Photo: A (very large) rock on the road near Storsandnes beach, Flakstadøy, Lofoten Islands, Norway. March 16, 2022. 09:39
The unusually warm temperatures since the beginning of March have begun to thaw out the frozen mountains of winter. But as the sun comes out and the temperatures go up, ice and rocks come down. This particularly large one fell on my road on Wednesday morning – also cutting the internet cable to my village in the process. It’s big enough that they’re going to have to get out the heavy machinery to move it, or perhaps even blast it apart.

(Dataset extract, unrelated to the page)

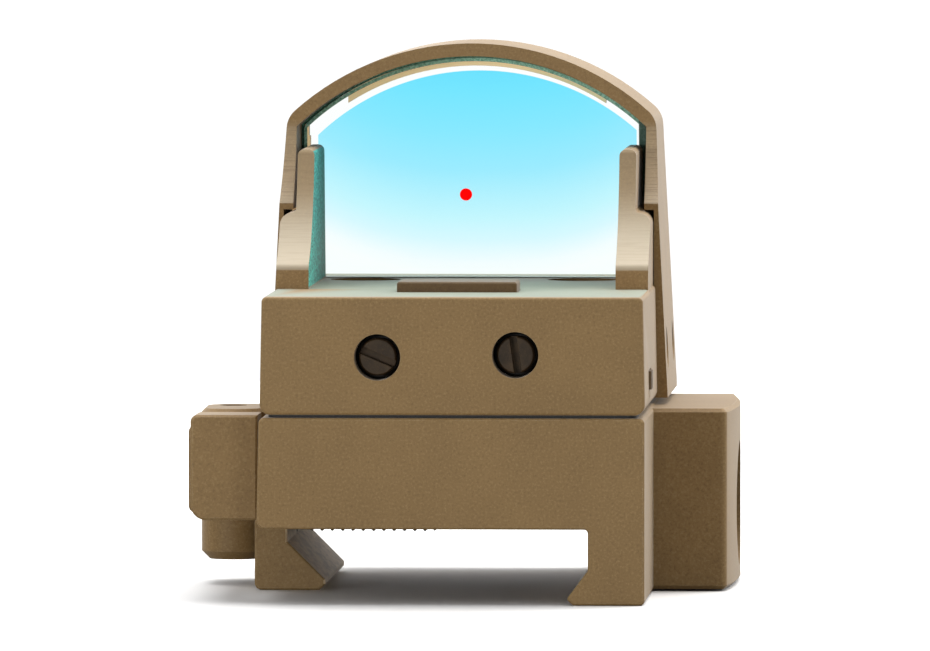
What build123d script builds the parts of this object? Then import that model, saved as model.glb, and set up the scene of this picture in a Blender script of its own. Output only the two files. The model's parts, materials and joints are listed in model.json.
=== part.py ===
"""Reflex sight on a quick-release rail mount, one STEP file per piece.

Frame: +X to the user's right, +Y forward along the rail, +Z up.
Z = 0 is the plane of the rail's top, X = 0 is the middle of the sight,
Y = 0 is the axis of the draw bolt. A "depth" is measured forward from the rear face.
Lengths are in millimetres, angles in degrees.
"""
import os
from math import cos, radians, sin, tan

from build123d import *

os.makedirs("parts", exist_ok=True)

REAR = -28.0  # Y of the rear face of the sight and of the mount


# ---------------------------------------------------------------- helpers
def ahead(depth):
    """Y of a depth."""
    return REAR + depth


def across(y):
    """Plane square to the rail, with sketch axes X and Z; a negative extrusion goes forward."""
    return Plane.XZ.offset(-y)


def side(x):
    """Upright plane along the rail, with sketch axes Y and Z; extrusion goes right."""
    return Plane.YZ.offset(x)


def level(z):
    """Horizontal plane, with sketch axes X and Y; extrusion goes up."""
    return Plane.XY.offset(z)


def circles(radius, *centres, mode=Mode.ADD):
    """Equal circles in the active sketch."""
    with Locations(*centres):
        Circle(radius, mode=mode)


def box(centre, width, height, mode=Mode.ADD):
    """Rectangle in the active sketch."""
    with Locations(centre):
        Rectangle(width, height, mode=mode)


def round_corners(sketch, radius, *corners):
    """Fillet the sketch vertices closest to the given corners."""
    vertices = sketch.vertices()
    picked = ShapeList()
    for x, y in corners:
        picked.append(min(vertices, key=lambda v: (v.X - x) ** 2 + (v.Y - y) ** 2))
    fillet(picked, radius)


def save(builder, name):
    """Label the part and write its STEP file."""
    builder.part.label = name
    export_step(builder.part, f"parts/{name}.step")


def springs_along_x(name, starts, length, turns, radius, wire_radius):
    """One piece made of equal coil springs that run right from their start points."""
    with BuildPart() as springs:
        for start in starts:
            with BuildLine() as coil:
                Helix(
                    pitch=length / turns, height=length, radius=radius,
                    center=start, direction=(1, 0, 0),
                )
            with BuildSketch(Plane(origin=coil.line @ 0, z_dir=coil.line % 0)):
                Circle(wire_radius)
            sweep(path=coil.line, is_frenet=True)
    save(springs, name)


# ---------------------------------------------------------------- shared dimensions
BASE_LEN = 46.0
DECK_TOP = 7.35
DECK_LEFT, DECK_RIGHT = -12.8, 12.7
JAW_BOTTOM = -5.0
JAW_REAR, JAW_FRONT = -11.2, 11.3  # movable jaw and boss, along the rail
JAW_MID = 0.05

HOUSE_BOTTOM, HOUSE_TOP = 7.55, 15.35
HOUSE_LEN = 41.0
HOUSE_HALF_TOP, HOUSE_HALF_BOTTOM = 12.6, 12.75

BOLT_Z = 0.35
BOLT_AXIS = (0, BOLT_Z)  # Y, Z
BOLT_R, BOLT_CORE, BOLT_PITCH = 1.98, 1.66, 0.7
BOLT_BORE_R = 2.07

# Guide pins between deck and jaw: centres in Y, Z
GUIDE_Y, GUIDE_Z, GUIDE_R = 7.6, 1.9, 0.8
GUIDES = [(-GUIDE_Y, GUIDE_Z), (GUIDE_Y, GUIDE_Z)]

# Lever pivot
PIVOT_X, PIVOT_R = -16.2, 0.9
PIVOT = (PIVOT_X, 0)

# Mounting screws, locating pins and cover screws: centres in X, Y
MOUNT_X, MOUNT_Y = 7.4, ahead(31.0)
MOUNT_SCREWS = [(-MOUNT_X, MOUNT_Y), (MOUNT_X, MOUNT_Y)]
MOUNT_SCREW_R = 1.48
PIN_X, PIN_DEPTHS, PIN_R = 10.95, (3.5, 38.5), 1.0
PINS = [(sign * PIN_X, ahead(depth)) for sign in (-1, 1) for depth in PIN_DEPTHS]
COVER_SCREW_X, COVER_SCREW_DEPTHS = 8.4, (5.4, 14.2)
COVER_SCREWS = [
    (sign * COVER_SCREW_X, ahead(depth)) for depth in COVER_SCREW_DEPTHS for sign in (-1, 1)
]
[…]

As of Thursday, the 815 was also closed near Valberg, on the southern side of Vestvågøy, due to another rock fall. And with heavy rain and wind due all weekend, more rocks will likely be falling from the mountains of Lofoten. To paraphrase one of the guys from the Norwegian road agency about the rockfall on Lofoten: the roads (of Lofoten) won’t be safe until Lofoten is as flat as Denmark…
With that in mind, the road signage on Lofoten, and Norway in general, is quite understated. You can see in this picture that quite appropriately placed rockfall sign just beyond the boulder. While this rock is on the bigger side, rocks large enough to smash through the roof of a car fall along this road on a monthly basis, more or less all year long.

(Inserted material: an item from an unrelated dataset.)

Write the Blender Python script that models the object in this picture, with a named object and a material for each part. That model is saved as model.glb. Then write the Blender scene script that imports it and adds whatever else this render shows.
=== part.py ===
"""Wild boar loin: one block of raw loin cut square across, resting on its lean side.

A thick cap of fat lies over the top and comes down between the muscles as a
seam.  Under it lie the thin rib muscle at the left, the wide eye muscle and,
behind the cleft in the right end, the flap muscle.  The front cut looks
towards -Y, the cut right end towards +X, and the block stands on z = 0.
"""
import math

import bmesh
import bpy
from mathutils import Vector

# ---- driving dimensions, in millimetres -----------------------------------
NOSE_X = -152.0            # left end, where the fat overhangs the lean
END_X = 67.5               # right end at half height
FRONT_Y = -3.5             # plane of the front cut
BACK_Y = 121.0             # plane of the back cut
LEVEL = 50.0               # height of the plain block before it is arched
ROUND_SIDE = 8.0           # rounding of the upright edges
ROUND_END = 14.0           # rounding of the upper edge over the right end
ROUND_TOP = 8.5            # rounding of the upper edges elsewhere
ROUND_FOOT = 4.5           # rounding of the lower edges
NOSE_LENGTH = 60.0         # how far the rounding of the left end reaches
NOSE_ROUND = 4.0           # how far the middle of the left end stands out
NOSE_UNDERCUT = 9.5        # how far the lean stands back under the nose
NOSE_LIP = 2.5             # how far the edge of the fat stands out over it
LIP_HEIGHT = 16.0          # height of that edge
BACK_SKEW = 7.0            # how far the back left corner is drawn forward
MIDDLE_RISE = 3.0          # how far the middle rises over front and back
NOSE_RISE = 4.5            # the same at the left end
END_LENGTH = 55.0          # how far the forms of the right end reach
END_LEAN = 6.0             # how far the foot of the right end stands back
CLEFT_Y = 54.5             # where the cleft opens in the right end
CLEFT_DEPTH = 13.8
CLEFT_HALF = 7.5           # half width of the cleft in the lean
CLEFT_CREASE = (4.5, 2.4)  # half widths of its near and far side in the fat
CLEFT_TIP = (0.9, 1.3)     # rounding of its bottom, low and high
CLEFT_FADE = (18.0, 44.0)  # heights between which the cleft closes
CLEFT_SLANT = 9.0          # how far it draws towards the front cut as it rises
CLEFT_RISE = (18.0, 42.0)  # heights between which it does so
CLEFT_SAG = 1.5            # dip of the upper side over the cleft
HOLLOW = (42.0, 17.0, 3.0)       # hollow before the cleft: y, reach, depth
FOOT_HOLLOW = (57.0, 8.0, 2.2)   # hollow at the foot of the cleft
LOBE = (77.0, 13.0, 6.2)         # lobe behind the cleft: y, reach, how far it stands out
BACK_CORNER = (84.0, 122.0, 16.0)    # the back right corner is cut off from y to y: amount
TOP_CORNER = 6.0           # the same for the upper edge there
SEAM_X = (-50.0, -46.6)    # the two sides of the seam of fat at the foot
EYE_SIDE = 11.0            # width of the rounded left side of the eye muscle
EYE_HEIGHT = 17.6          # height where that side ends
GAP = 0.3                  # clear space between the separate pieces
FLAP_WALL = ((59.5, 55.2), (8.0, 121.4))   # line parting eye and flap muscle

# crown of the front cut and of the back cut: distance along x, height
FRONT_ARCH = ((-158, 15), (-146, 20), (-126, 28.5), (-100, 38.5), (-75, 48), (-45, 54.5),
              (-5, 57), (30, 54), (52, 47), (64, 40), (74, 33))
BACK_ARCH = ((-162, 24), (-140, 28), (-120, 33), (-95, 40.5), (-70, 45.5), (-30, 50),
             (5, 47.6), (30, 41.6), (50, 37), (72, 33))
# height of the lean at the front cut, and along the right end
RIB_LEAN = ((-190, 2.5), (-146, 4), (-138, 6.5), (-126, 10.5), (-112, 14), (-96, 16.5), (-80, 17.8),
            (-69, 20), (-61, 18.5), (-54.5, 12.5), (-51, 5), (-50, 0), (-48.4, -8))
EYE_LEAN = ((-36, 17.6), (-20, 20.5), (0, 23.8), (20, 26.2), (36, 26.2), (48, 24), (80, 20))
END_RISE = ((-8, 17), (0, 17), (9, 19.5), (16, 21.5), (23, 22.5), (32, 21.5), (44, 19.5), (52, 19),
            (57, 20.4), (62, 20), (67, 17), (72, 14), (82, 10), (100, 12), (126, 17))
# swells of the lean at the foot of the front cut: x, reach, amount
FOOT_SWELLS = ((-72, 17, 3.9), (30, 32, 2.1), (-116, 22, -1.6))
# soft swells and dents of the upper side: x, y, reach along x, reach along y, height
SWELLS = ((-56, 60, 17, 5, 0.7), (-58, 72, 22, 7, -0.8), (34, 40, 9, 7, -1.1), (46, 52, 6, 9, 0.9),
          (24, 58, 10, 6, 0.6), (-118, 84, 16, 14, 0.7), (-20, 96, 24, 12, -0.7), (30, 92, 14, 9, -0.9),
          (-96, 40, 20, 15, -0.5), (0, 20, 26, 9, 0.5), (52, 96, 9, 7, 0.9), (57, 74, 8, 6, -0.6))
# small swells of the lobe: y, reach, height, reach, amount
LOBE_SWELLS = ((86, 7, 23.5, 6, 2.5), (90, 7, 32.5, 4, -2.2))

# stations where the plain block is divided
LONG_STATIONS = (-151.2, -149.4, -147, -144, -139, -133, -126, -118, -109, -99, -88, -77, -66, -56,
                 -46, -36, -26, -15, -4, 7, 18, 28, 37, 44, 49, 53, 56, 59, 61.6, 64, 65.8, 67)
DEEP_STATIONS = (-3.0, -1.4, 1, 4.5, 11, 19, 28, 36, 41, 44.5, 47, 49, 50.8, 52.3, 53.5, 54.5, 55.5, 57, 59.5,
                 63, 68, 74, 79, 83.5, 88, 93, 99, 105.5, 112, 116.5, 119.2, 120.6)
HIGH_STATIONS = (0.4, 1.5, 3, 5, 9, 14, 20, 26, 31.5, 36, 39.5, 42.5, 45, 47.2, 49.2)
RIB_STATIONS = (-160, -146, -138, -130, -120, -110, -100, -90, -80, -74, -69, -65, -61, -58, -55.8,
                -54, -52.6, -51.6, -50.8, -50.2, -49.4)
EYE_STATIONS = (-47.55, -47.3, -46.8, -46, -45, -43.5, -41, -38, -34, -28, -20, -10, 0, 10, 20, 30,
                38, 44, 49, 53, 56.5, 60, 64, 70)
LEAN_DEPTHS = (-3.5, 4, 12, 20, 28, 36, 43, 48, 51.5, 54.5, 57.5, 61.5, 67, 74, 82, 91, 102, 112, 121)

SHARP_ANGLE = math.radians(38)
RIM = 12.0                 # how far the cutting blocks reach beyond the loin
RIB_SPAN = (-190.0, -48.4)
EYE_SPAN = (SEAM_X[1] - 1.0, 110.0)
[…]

Yet, it is just a few of these tiny signs to warn you of the quite substantial rockfall danger of Myrlandsviein. And these tiny road signs do little to stop the dozen or so tourists in vans and motorhomes camping on the the road each night throughout the summer. Perhaps if they knew the reality of what waits in the mountains above them, they would choose a safer spot to sleep for the night?

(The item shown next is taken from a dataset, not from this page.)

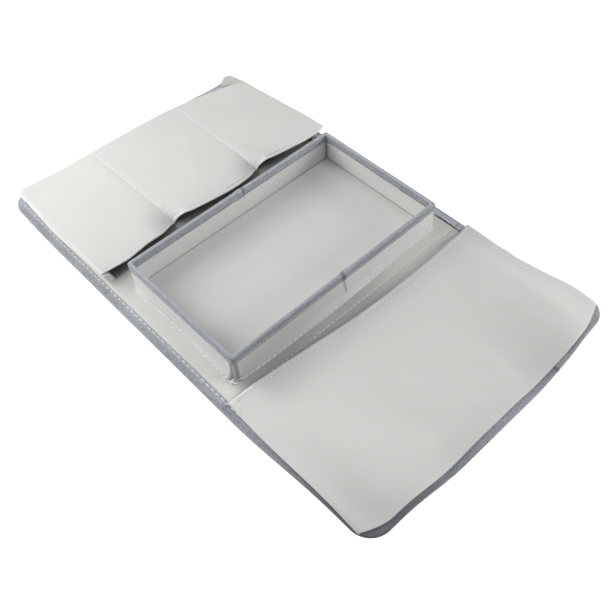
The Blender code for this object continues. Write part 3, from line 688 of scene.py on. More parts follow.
class ORGANIZER_OT_mat_cloth(bpy.types.Operator):
    """Make the lining and the back cover of the mat, each a sheet through one fold"""

    bl_idname = "organizer.mat_cloth"
    bl_label = "Mat lining and back cover"

    def execute(self, context):
        s = context.scene.organizer_sizes
        for side, word, panel in sides():
            x, y = mat_grid(side, s)
            sink = 0.03 * MM * (side > 0) * smooth(1.5 - np.abs(x) / (1 * MM))
            top = np.stack([x, y, lining_top(x, y, s) - sink], -1)
            wear = 0.7 * bell(np.abs(x) - FOLD_X, 2.2 * MM)
            soil = self.soil(side, x, y, s)
            lining = cloth_piece(f"mat_lining_{word}", top, s.cloth_thickness, "Mat cloth", wear=wear, soil=soil)
            low = mix(0.9 * MM, 0.0, fullness(x, y, s)) + corner_rise(x, y, s) + sink
            under = np.stack([x, y, low], -1)[::-1]
            cover = cloth_piece(f"mat_back_{word}", under, s.cloth_thickness, "Back cloth", wear=0.6 * wear[::-1])
            for piece, layer in ((lining, "lining"), (cover, "back_cover")):
                blend_over_fold(piece)
                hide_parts(f"{word}_{layer}", f"centre_{layer}")
        return {"FINISHED"}

    def soil(self, side, x, y, s):
        """Where shade is painted into the lining: a thin painted shadow line along the tape's inner edge that varies
        with each stitch, a painted shadow where the far tape is loose beside the tray, painted shade in the gutter
        between the tray and the wide pocket, and painted shade inside the pockets."""
        inset = mat_inset(x, y, s)
        dotted = 0.68 + 0.32 * np.sin((x + y) / s.tape_stitch * math.tau)
        line = 0.75 * dotted * bell(inset - s.tape_width, 1.1 * MM)
        past_tape = smooth((inset - 8 * MM) / (3 * MM))
        if side > 0:
            # Right: painted shadow under the loose far tape, painted shade in the gutter and inside the wide pocket.
            loose = smooth((x - 0.072) / 0.006) * smooth((0.116 - x) / 0.004) * (y > 0)
            gutter = smooth((x - 0.084) / 0.003) * smooth((0.090 - y) / 0.080) * smooth((y + 0.157) / 0.018)
            inside = smooth((x - right_mouth_x(y) - 0.2 * MM) / (0.8 * MM)) * (y > -0.160)
            gutter = (0.42 + 0.14 * smooth((-0.02 - y) / 0.07)) * gutter
            dull = np.maximum(gutter, inside * past_tape)
            return np.maximum(np.maximum(line, dull), loose * bell(inset - 9.6 * MM, 1.7 * MM))
        # Left: the painted shadow line at the tape's edge, and painted shade inside the three pockets past their mouth.
        return np.maximum(line, smooth((-0.1085 - x) / 0.004) * past_tape * smooth((y + 0.1595) / 0.002))


TAPE_SEAM = 9.3 * MM
TAPE_LAP_Y = 0.086


def tape_contour(s):
    """Outer face of the folded tape, as insets and heights: out along the bottom, round a half circle, and in along
    the top."""
    bend = s.edge_height / 2
    run = np.concatenate([np.linspace(s.tape_width, 8.1 * MM, 9), np.linspace(7.2 * MM, bend, 5)])
    turn = np.linspace(0, math.pi, 9)[1:-1]
    inset = np.concatenate([run, bend - bend * np.sin(turn), run[::-1]])
    height = np.concatenate([np.zeros(len(run)), bend - bend * np.cos(turn), np.full(len(run), s.edge_height)])
    return inset, height


class ORGANIZER_OT_edge_binding(bpy.types.Operator):
    """Make the ribbed tape folded round the mat's edge"""

    bl_idname = "organizer.edge_binding"
    bl_label = "Edge binding"

    def execute(self, context):
        s = context.scene.organizer_sizes
        for side, word, panel in sides():
            points, uv, wear, soil = self.tape(side, s)
            name = f"edge_binding_{word}"
            tape = cloth_piece(name, points, s.tape_thickness, "Binding tape", wear=wear, soil=soil, uv=uv)
            blend_over_fold(tape)
            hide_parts(f"{word}_binding", "centre_binding_near", "centre_binding_far")
        return {"FINISHED"}

    def tape(self, side, s):
        """The tape's contour along the mat's outline. Its edge wavers, the seam presses a groove, the corners pleat,
        the fold line pinches it, and at the right end one end of the tape laps over the other with a small step."""
        outline, inward = half_path(side, s)
        at_x, at_y = outline[:, :1], outline[:, 1:]
        along = distance_along(outline)[:, None]
        inset, height = tape_contour(s)
        deep = inset[None, :]
        upper = (np.arange(len(inset)) > len(inset) // 2)[None, :]
        turning = smooth((1 - np.abs(inward).max(1, keepdims=True)) / 0.12)
        from_middle = smooth((np.abs(at_x) - 1 * MM) / 0.01)
        waver = 0.35 * MM * ripple(along, 0.0, 11 + side, 0.035) * from_middle
        groove = -0.30 * MM * bell(deep - TAPE_SEAM, 0.55 * MM) + 0.22 * MM * bell(deep - s.tape_width, 0.5 * MM)
        pleats = 0.34 * MM * np.sin(along / (4.2 * MM) * math.tau) * turning * smooth((deep - 3 * MM) / (5 * MM))
        uneven = 0.12 * MM * ripple(along, deep * 6, 5 + side, 0.009) * from_middle
        crease = bell(np.abs(at_x) - FOLD_X, 1.6 * MM) + 0.6 * bell(np.abs(at_x) - 0.110, 1.5 * MM)
        swell = (groove + pleats + uneven - 0.45 * MM * crease) * smooth((deep - 1.5 * MM) / (2 * MM))
        lap = lap_step_shadow = 0.0
        if side > 0:
            past = at_y - TAPE_LAP_Y
            on_end = at_x > 0.29
            lap = 1.1 * MM * on_end * smooth(past / (0.5 * MM)) * smooth((20 * MM - past) / (12 * MM))
            lap_step_shadow = on_end * bell(past + 0.3 * MM, 1.3 * MM)
        stray = (at_y > 0.17) * smooth((at_x - 0.074) / 0.006) * smooth((0.116 - at_x) / 0.006)
        stray = 1.1 * MM * stray * (1 + 0.5 * ripple(along, 0.0, 7, 0.008))
        stray = stray * smooth((deep - s.tape_width + 2.8 * MM) / (2.8 * MM))
        swell = np.where(upper, swell + lap + stray, swell * 0.35)
        reach = deep + waver * smooth(deep / (8 * MM))
        x = at_x + inward[:, :1] * reach
        y = at_y + inward[:, 1:] * reach
        sink = 0.03 * MM * (side > 0) * (1 - from_middle)
        z = height[None, :] + np.where(upper, 1.0, -1.0) * (swell - sink)
        z = np.maximum(z, 0.0) + corner_rise(x, y, s)
        uv = grid(along, distance_along(np.column_stack([inset, height]))[None, :])
        # Paler: a painted highlight on the rolled outer edge, a paler band beside the seam, worn tone that drifts along
        # the tape, and paler along the far side short of the wide pocket and at the left end.
        wear = 0.25 * bell(deep - 0.6 * MM, 1.4 * MM) + 0.5 * bell(deep - 8.8 * MM, 1.8 * MM)
        wear = wear + 0.25 * smooth(ripple(along, 0.0, 40, 0.05))
        wear = wear + 0.9 * (at_y > 0.16) * smooth((0.160 - at_x) / 0.04)
        wear = wear + 0.5 * smooth((-at_x - 0.27) / 0.02)
        # Painted shade: in the pinches at the fold lines and beside the mouths, in the seam's groove, on the near right
        # corner's pleats, along the right panel's near side and the near half of its right end, and on the rolled outer
        # edge; a painted shadow line marks the lap's step.
        soil = 0.55 * crease * smooth((deep - 2 * MM) / (3 * MM)) + 0.25 * bell(deep - TAPE_SEAM, 0.4 * MM)
        if side > 0:
            tight = turning * (at_y < 0) * smooth((deep - 2.5 * MM) / (3 * MM))
            soil = soil + 0.9 * tight * smooth(ripple(along, deep, 91, 0.006)) + 0.35 * tight
            soil = soil + 0.80 * smooth((at_x - 0.12) / 0.16) * (at_y < 0) * smooth((0.02 - at_y) / 0.16)
        soil = soil + 0.20 * smooth((4.2 * MM - deep) / (1.6 * MM))
        return grid(x, y, z), uv, np.clip(wear, 0, 1), np.clip(soil + lap_step_shadow, 0, 1)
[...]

Considering how much emphasis Norway puts on road safety, it seems strange that consistent rockfall in a highly touristed area only receives a small notice.
Which brings me to my next point. From a Norwegian perspective, small signs like these do mean something! And yet, I think this translation is lost among the continental European visitors whose countries are often covered in an endless amount of signs that they become subconsciously ignored. If the road was dangerous, it should surely have more than a small sign, right? Not in Norway…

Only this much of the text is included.